Pursuant to a legislative requirement, GAO examined: (1) the financial condition of credit unions; (2) the regulation and supervision of credit unions; (3) the structure of the credit union industry; (4) the evolving role of credit unions in the financial marketplace; and (5) a certified public accountant's audits of the National Credit Union Administration's (NCUA) Operating and Share Insurance Funds and its Central Liquidity Facility's financial statements for 1989 and 1990.

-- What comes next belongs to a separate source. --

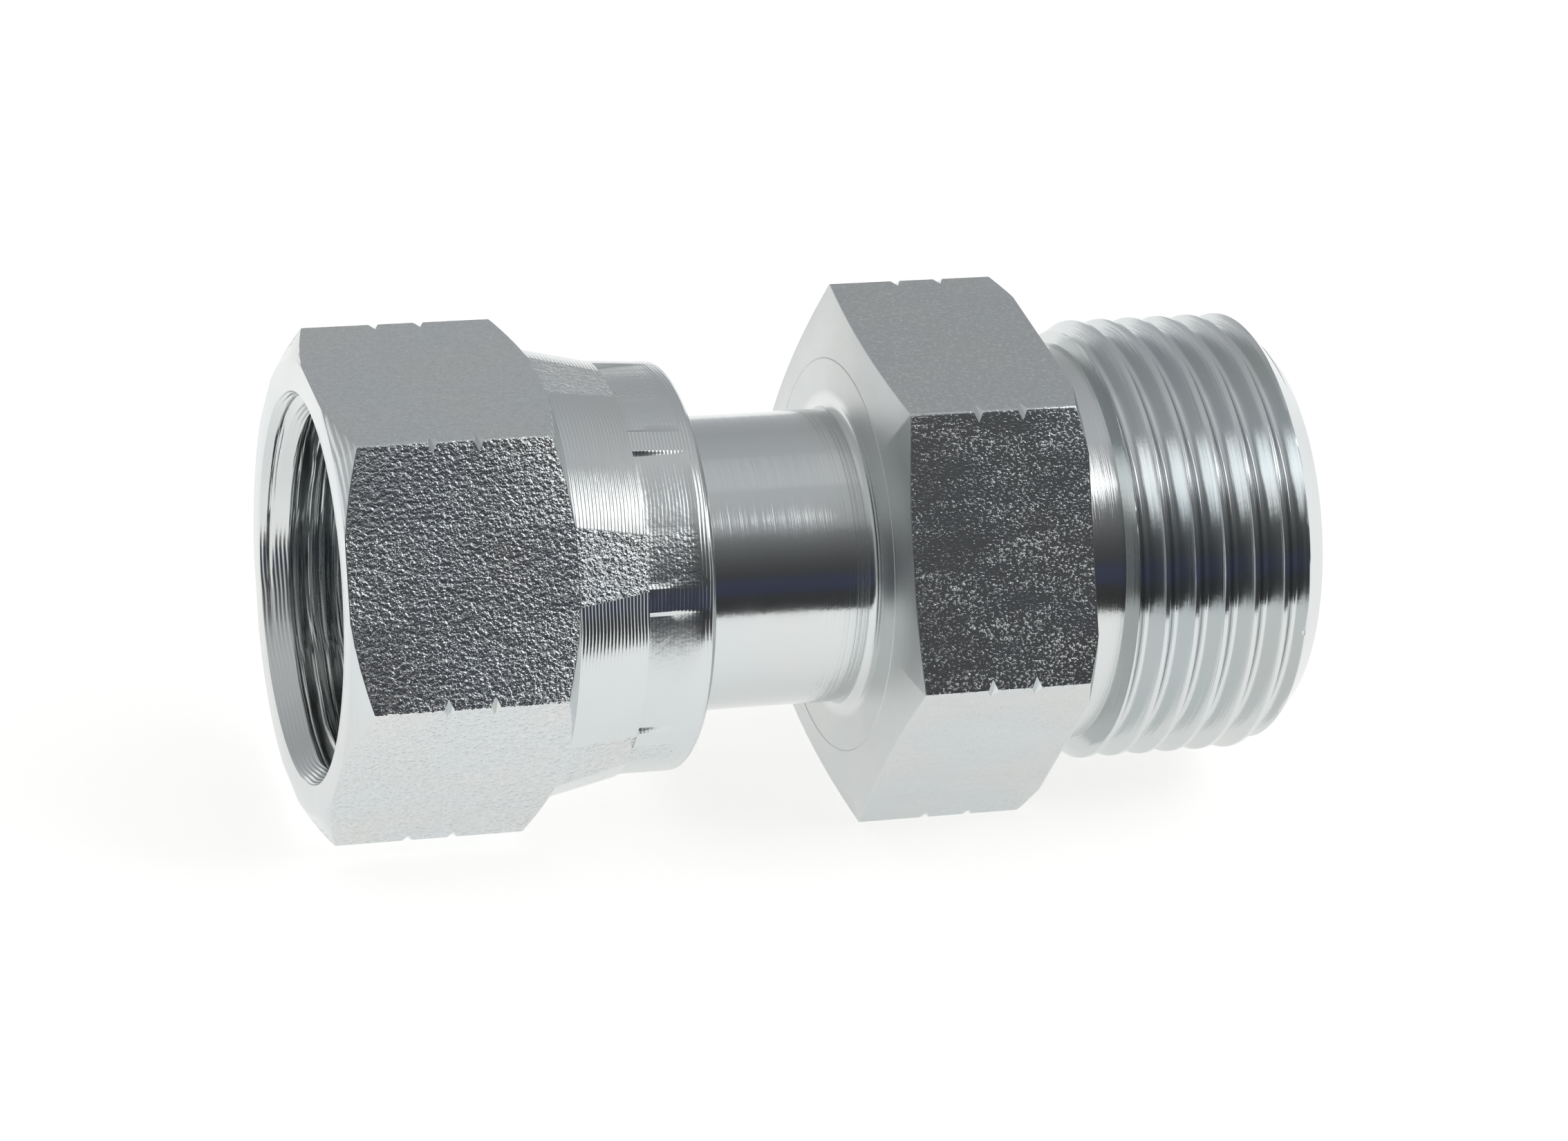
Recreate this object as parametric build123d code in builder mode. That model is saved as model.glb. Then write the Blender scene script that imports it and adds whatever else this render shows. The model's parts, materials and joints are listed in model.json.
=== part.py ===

GAO found that: (1) federally insured credit unions are in better condition than banks and thrifts; (2) most credit unions are small and about half have assets of less than $2 million, but the 375 credit unions with assets of $100 million or more hold about 46 percent of the industry's assets; (3) as of December 30, 1990, the National Credit Union Share Insurance Fund's (NCUSIF) equity was $1.25 for every $100 in insured accounts; (4) audits of NCUSIF and other financial statements for the years ended September 30, 1988, 1989, and 1990 were fair and conformed with generally accepted accounting principles; (5) although NCUA took steps to strengthen its supervision of credit unions, further improvements were needed in off-site monitoring; (6) NCUA established policy goals for the resolution of credit unions in weak and poor condition and made progress in meeting these goals; (7) NCUA criteria for granting assistance to failing credit unions were not always met, and decisions on resolution methods for failed credit unions were not adequately documented; (8) there was no assurance of consistency in forbearance decisions among the regions; (9) federally insured credit unions invested $20.4 billion in 44 corporate credit unions; (10) NCUA lacked complete supervisory control over a central credit union and 13 of its member credit unions; (11) although there were no inherent problems in NCUA insurance functions, changes were needed to ensure that the insurance function would be given priority if conditions should deteriorate; and (12) expansions of common bonds helped in merging troubled credit unions, but made it more difficult for members to ascertain other members' creditworthiness.